Cagey bastard, Joe said to himself grimly as he rewound the phonograph.
"When," Glimmung said, "and if, only if, the cathedral is raised once more as it was centuries ago."
That's what I thought, Joe thought.
"Will you go to Plowman's Planet?" Glimmung asked.
For a time Joe considered. In his mind he considered his room, the cubicle in which he worked, the loss of his coins, the police—he thought about it all and tried to make it add up. What ties me here? he asked himself. The known, he decided. The fact that I am used to it. You can get used to anything, and even learn to like it. Pavlov's theory of learned reflex is correct; I am held by habit. And nothing more.
"Could I have just a few crumbles in advance?" he asked Glimmung. "I want to buy a cashmere sports jacket and a new pair of wash-and-wear shoes."
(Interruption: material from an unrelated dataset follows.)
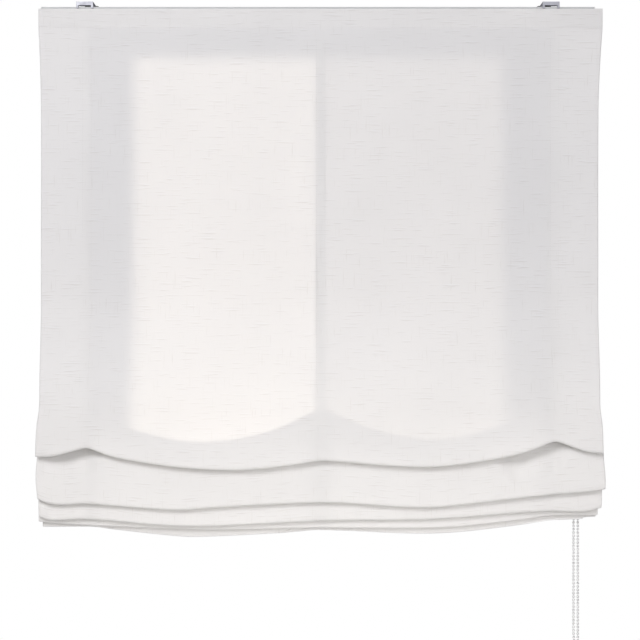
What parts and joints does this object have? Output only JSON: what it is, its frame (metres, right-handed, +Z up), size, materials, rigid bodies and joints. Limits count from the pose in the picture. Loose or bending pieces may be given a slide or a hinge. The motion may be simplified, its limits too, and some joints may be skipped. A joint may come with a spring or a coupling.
{
  "type": "roman blind",
  "caption": "Relaxed roman blind of slubbed off-white linen, part raised in soft folds, on a chain-driven headrail with snap-in ceiling brackets.",
  "frame": {"origin": "midway between the screw holes of the two ceiling brackets, on the brackets' top face, which meets the ceiling", "axes": "+X along the headrail to the right as seen from the room, +Y away from the room towards the window, +Z up"},
  "size_m": [1, 0.0949, 1.1535],
  "materials": {
    "linen": "slubbed linen weave, thin enough to let light through",
    "white_tape": "narrow woven tape",
    "cord": "braided cord",
    "weight": "bendable weight cord in a plain cover",
    "rail_metal": "white powder coat",
    "zinc": "zinc plated",
    "shaft_steel": "drawn square bar",
    "white_plastic": "moulded",
    "grey_plastic": "moulded",
    "black_plastic": "moulded",
    "clear_plastic": "clear, slightly milky",
    "chain_metal": "nickel plated"
  },
  "bodies": {
    "headrail": {"headrail": "rail_metal", "end_cap_left": "white_plastic", "end_cap_right": "white_plastic", "bracket_left": "zinc", "bracket_right": "zinc", "lever_rivet_left": "zinc", "lever_rivet_right": "zinc", "drive_housing": "white_plastic", "drive_cover": "white_plastic", "spool_cradle_left": "white_plastic", "spool_cradle_middle": "white_plastic", "spool_cradle_right": "white_plastic", "hook_tape": "white_tape", "loop_tape": "white_tape", "fabric": "linen", "lift_tape_left": "white_tape", "lift_tape_middle": "white_tape", "lift_tape_right": "white_tape", "lift_cord_left": "cord", "lift_cord_middle": "cord", "lift_cord_right": "cord", "bead_chain": "chain_metal", "chain_connector": "clear_plastic"},
    "drive": {"chain_wheel": "grey_plastic", "drive_shaft": "shaft_steel", "cord_spool_left": "grey_plastic", "cord_spool_middle": "grey_plastic", "cord_spool_right": "grey_plastic", "cord_winding_left": "cord", "cord_winding_middle": "cord", "cord_winding_right": "cord"},
    "stack": {"gathered_rings": "clear_plastic", "cord_locks": "white_plastic", "hem_weight": "weight"},
    "middle_row": {"middle_rings": "clear_plastic"},
    "upper_row": {"upper_rings": "clear_plastic"},
    "left_lever": {"lock_lever_left": "black_plastic"},
    "right_lever": {"lock_lever_right": "black_plastic"}
  },
  "joints": [
    {"name": "lift", "type": "slide", "parent": "headrail", "child": "stack", "axis": [0, 0, 1], "range_m": [-1.24, 0.55], "deforming": ["fabric", "lift_tape_left", "lift_tape_middle", "lift_tape_right", "lift_cord_left", "lift_cord_middle", "lift_cord_right"]},
    {"name": "shaft_turn", "type": "hinge", "parent": "headrail", "child": "drive", "pos_m": [0, 0, -0.0275], "axis": [1, 0, 0], "range_deg": [-3070, 6910], "deforming": ["bead_chain"]},
    {"name": "middle_row_rise", "type": "slide", "parent": "headrail", "child": "middle_row", "axis": [0, 0, 1], "range_m": [-0.88, 0.39]},
    {"name": "upper_row_rise", "type": "slide", "parent": "headrail", "child": "upper_row", "axis": [0, 0, 1], "range_m": [-0.168, 0.075]},
    {"name": "left_lever_turn", "type": "hinge", "parent": "headrail", "child": "left_lever", "pos_m": [-0.4133, 0.02, -0.005], "axis": [0, 0, 1], "range_deg": [0, 90]},
    {"name": "right_lever_turn", "type": "hinge", "parent": "headrail", "child": "right_lever", "pos_m": [0.4133, 0.02, -0.005], "axis": [0, 0, 1], "range_deg": [-90, 0]}
  ],
  "couplings": [
    {"joint": "shaft_turn", "follows": "lift", "rad_per_m": -97.087},
    {"joint": "middle_row_rise", "follows": "lift", "ratio": 0.706},
    {"joint": "upper_row_rise", "follows": "lift", "ratio": 0.135}
  ]
}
The phonograph split apart; pieces of it rained everywhere, lancing Joe's arms and face. And, in the center of the hoops of water and of fire, a huge contorted furious face manifested itself; the feeble female countenance disappeared, and what glared at Joe now glared with the force of a sun. The face cursed at him, cursed in a language he did not know. He shrank back, appalled by the anger of Glimmung; the ordinary objects through which Glimmung had up to now manifested himself disintegrated into bits, the Paisley shawl, even the two elemental hoops. The basement itself began to crack apart, like a declining ruin; pieces of cement fell to the floor and then the floor itself broke like dried clay.
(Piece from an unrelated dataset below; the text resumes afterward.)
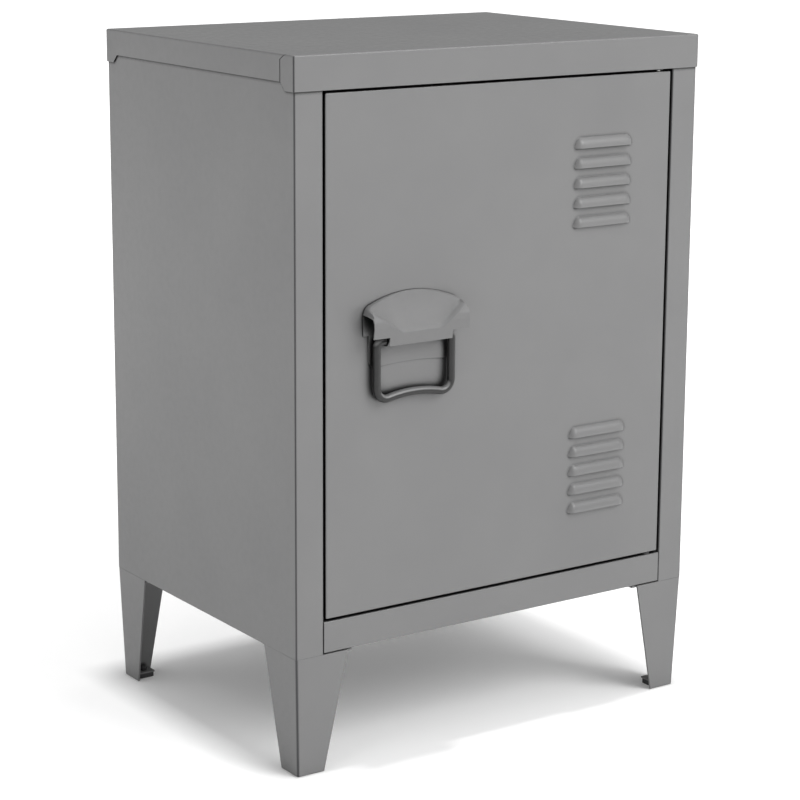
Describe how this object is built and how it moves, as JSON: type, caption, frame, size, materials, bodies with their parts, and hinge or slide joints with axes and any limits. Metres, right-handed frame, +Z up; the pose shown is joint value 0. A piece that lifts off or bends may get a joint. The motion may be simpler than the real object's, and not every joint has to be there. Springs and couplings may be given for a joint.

Jesus, Joe thought. And Smith said it was senile. Now huge chunks of the house were dropping around him; a section of pipe banged him on the head and he heard a thousand voices singing a thousand songs of fear. "I'll go," he said aloud, his eyes shut, hands enwrapping his head. "You're right; it's not a joke. I'm sorry. I know this has great importance to you."
The fist of Glimmung clutched him around the waist; it lifted him up as it squeezed him like a roll of newspaper. He saw for an instant the raging, melting, burning eye—a single eye!--and then the firestorm ebbed. The pressure around his waist relaxed, just a trifle. But enough. He thought, I probably didn't get any ribs cracked. I better get a medical examination before I leave Earth, though. Just to be sure.
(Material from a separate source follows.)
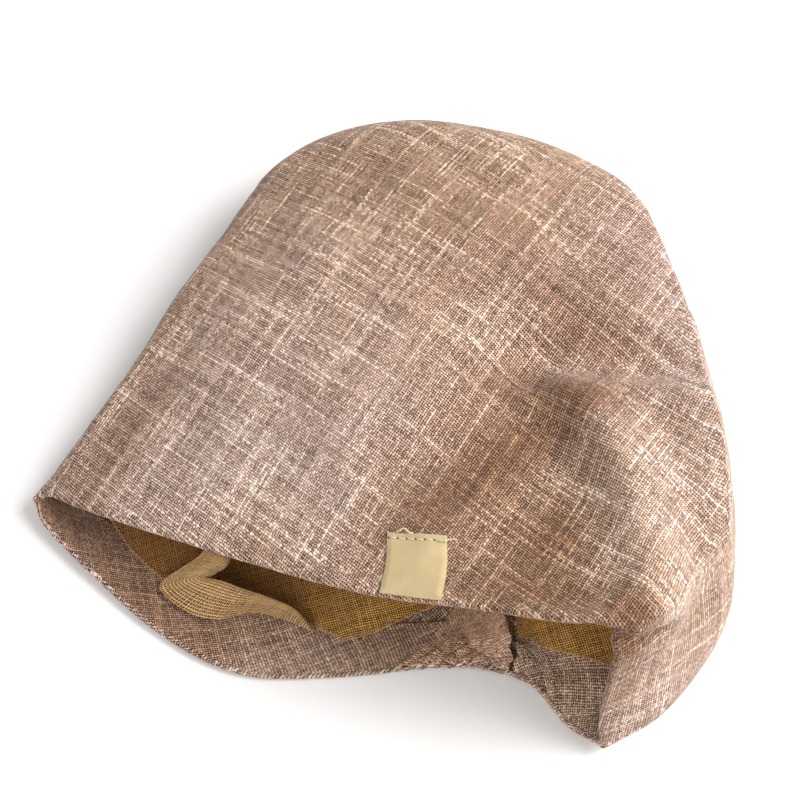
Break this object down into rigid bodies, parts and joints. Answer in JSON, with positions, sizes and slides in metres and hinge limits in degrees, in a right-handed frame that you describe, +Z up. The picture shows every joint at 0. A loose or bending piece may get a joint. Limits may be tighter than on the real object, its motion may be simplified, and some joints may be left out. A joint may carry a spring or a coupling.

"I will set you down in the main lounge of the Cleveland Spaceport," Glimmung said. "You will find that you have enough money for a ticket to Plowman's Planet. Take the next flight; do not go back to your room for your things—the police are waiting for you there. Take this." Glimmung thrust something into his hand; in the light it reflected many colors; the colors blended into one shape and then trickled out in threadlike streams to re-form in another pattern. And then another, which leaped up at him wildly.
"A potsherd," Glimmung said.
"This is a piece of a broken vase of the cathedral?" Joe said. "Why didn't you show it to me right away?" I would have gone, he thought, if I had seen this... if I had had any idea.
"Now you know," Glimmung said, "what you will be healing with your talent."